Begin Dataset content

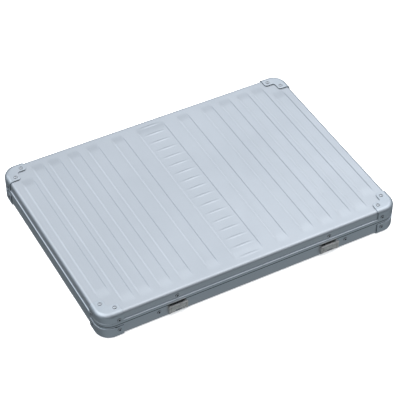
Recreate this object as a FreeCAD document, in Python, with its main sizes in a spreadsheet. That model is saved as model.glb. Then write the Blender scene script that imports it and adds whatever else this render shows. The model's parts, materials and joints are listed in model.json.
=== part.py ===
import FreeCAD, Part
import math
import os
import Sketcher

# A flat aluminium clipboard case: two pressed pans on extruded rims, riveted corner caps, a long rear hinge
# and two front latches, and inside it a lift-out writing board with a sprung clip.
# Millimetres. +X runs along the long side, the latches face -Y, +Z is up and the caps stand on Z = 0.

Vec = FreeCAD.Vector
AXES = {"x": Vec(1, 0, 0), "y": Vec(0, 1, 0), "z": Vec(0, 0, 1)}
UP, DOWN, BACK, FRONT = Vec(0, 0, 1), Vec(0, 0, -1), Vec(0, 1, 0), Vec(0, -1, 0)
TOUCHING = 1e-3

DIMENSIONS = {
    # overall, over the walls of the pans
    "case_length": 345, "case_width": 247, "base_height": 16.8, "lid_height": 14.4,
    "corner_radius": 15, "pan_edge_radius": 4, "pan_wall": 1.2, "fit_gap": 0.05, "loose_gap": 0.3,
    # rims
    "parting_gap": 0.4, "bead_height": 4.2, "bead_proud": 1.2, "lip_height": 2.8, "lip_proud": 0.5,
    "rim_edge_radius": 1.1, "lip_edge_radius": 0.45, "lid_rim_wall": 2.1, "base_rim_wall": 1.8,
    "lid_rim_flange": 6.4, "base_rim_flange": 8.2, "tongue_wall": 1.2, "tongue_depth": 2.7,
    # pressed bands and cross ribs
    "band_width": 15, "band_rise": 0.5, "band_side_run": 1.1, "band_end_run": 5, "band_margin": 10.2,
    "band_end_margin": 8.5, "middle_band_width": 35, "rib_length": 18.5, "rib_width": 3.4, "rib_rise": 0.35,
    "rib_side_run": 1.1, "rib_margin": 11.3,
    # corner caps
    "cap_wall": 1.2, "cap_leg": 24.5, "cap_flange": 13.2, "cap_lobe_radius": 3.5, "cap_scallop_radius": 3,
    "cap_rivet_near": 8.6, "cap_rivet_far": 19.4, "lid_side_rivet_rise": 6.6, "base_side_rivet_drop": 7.2,
    "cap_clearance": 1,
    # rivets
    "rivet_shank": 1.2, "rivet_head": 2.2, "rivet_head_height": 0.8, "rivet_rim_height": 0.25, "rivet_bore": 0.8,
    "rivet_tail": 1.7, "rivet_tail_height": 0.8, "foot_rivet_head": 2.4,
    # hinge
    "hinge_reach": 2.6, "knuckle_radius": 2.2, "hinge_pin_radius": 1, "hinge_leaf_wall": 1,
    "hinge_leaf_height": 11, "hinge_end_gap": 2, "knuckle_end_gap": 0.25, "hinge_rivet_offset": 7.8,
    # latches
    "latch_place": 88.5, "latch_width": 21.2, "latch_ear": 2.2, "latch_depth": 3.1, "latch_plate": 0.8,
    "latch_bottom": 6.4, "latch_top": 14.6, "latch_ear_radius": 1, "latch_pin_height": 8.2,
    "latch_pin_reach": 2.1, "latch_pin_radius": 0.6, "latch_knuckle": 1.25, "flap_wall": 1.2, "flap_top": 17.2,
    "flap_lip_height": 2, "flap_lip_reach": 0.9, "tooth_width": 8, "tooth_low": 10.5, "tooth_high": 11.7,
    "tooth_reach": 4.2, "tooth_room": 0.5, "hasp_width": 12, "hasp_wall": 1, "hasp_low": 8.2, "hasp_bar": 2,
    "hasp_window": 5.2, "hasp_rivet_rise": 8, "rim_rivet_place": 109, "rim_rivet_drop": 5.8,
    "bracket_rivet_place": 6.4, "bracket_rivet_drop": 1.9, "latch_wire": 0.4, "latch_spring_length": 6.2,
    # writing board
    "board_wall": 2, "board_top": 12.2, "board_margin": 5.5, "pen_tray_width": 26, "board_radius": 8,
    "rail_width": 6, "rail_inset": 5, "peg_radius": 1.5, "peg_depth": 3, "peg_inset": 12,
    # clip
    "clip_from_end": 30, "clip_width": 120, "clip_plate": 1, "clip_plate_front": 8, "clip_plate_back": 15,
    "clip_pin_rise": 5, "clip_pin_radius": 1.1, "clip_wall": 1.2, "clip_jaw_reach": 16, "clip_jaw_rise": 6.2,
    "clip_crown_rise": 8.7, "clip_crown_half": 2.4, "clip_tab_reach": 15, "clip_tab_rise": 12.4,
    "clip_ear_place": 38, "clip_ear_wall": 1.2, "clip_ear_half": 2.1, "grip_height": 1, "grip_width": 2,
    "clip_wire": 0.8, "clip_spring_length": 24, "clip_rivet_pitch": 42, "clip_rivet_place": 8.5,
    # lining
    "lining_wall": 2, "lining_margin": 6, "lining_corner": 26,
}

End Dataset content

Quote only the stretch of lines that starts the data above and ends with the line containing "TOUCHING = 1e-3", both included.

[Result]:
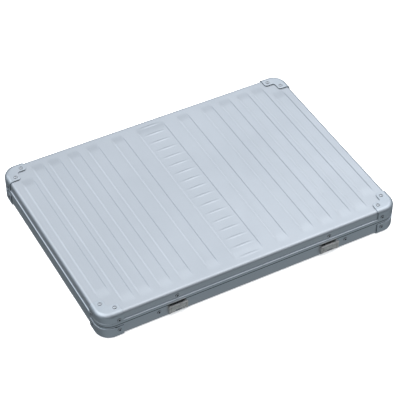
Recreate this object as a FreeCAD document, in Python, with its main sizes in a spreadsheet. That model is saved as model.glb. Then write the Blender scene script that imports it and adds whatever else this render shows. The model's parts, materials and joints are listed in model.json.
=== part.py ===
import FreeCAD, Part
import math
import os
import Sketcher

# A flat aluminium clipboard case: two pressed pans on extruded rims, riveted corner caps, a long rear hinge
# and two front latches, and inside it a lift-out writing board with a sprung clip.
# Millimetres. +X runs along the long side, the latches face -Y, +Z is up and the caps stand on Z = 0.

Vec = FreeCAD.Vector
AXES = {"x": Vec(1, 0, 0), "y": Vec(0, 1, 0), "z": Vec(0, 0, 1)}
UP, DOWN, BACK, FRONT = Vec(0, 0, 1), Vec(0, 0, -1), Vec(0, 1, 0), Vec(0, -1, 0)
TOUCHING = 1e-3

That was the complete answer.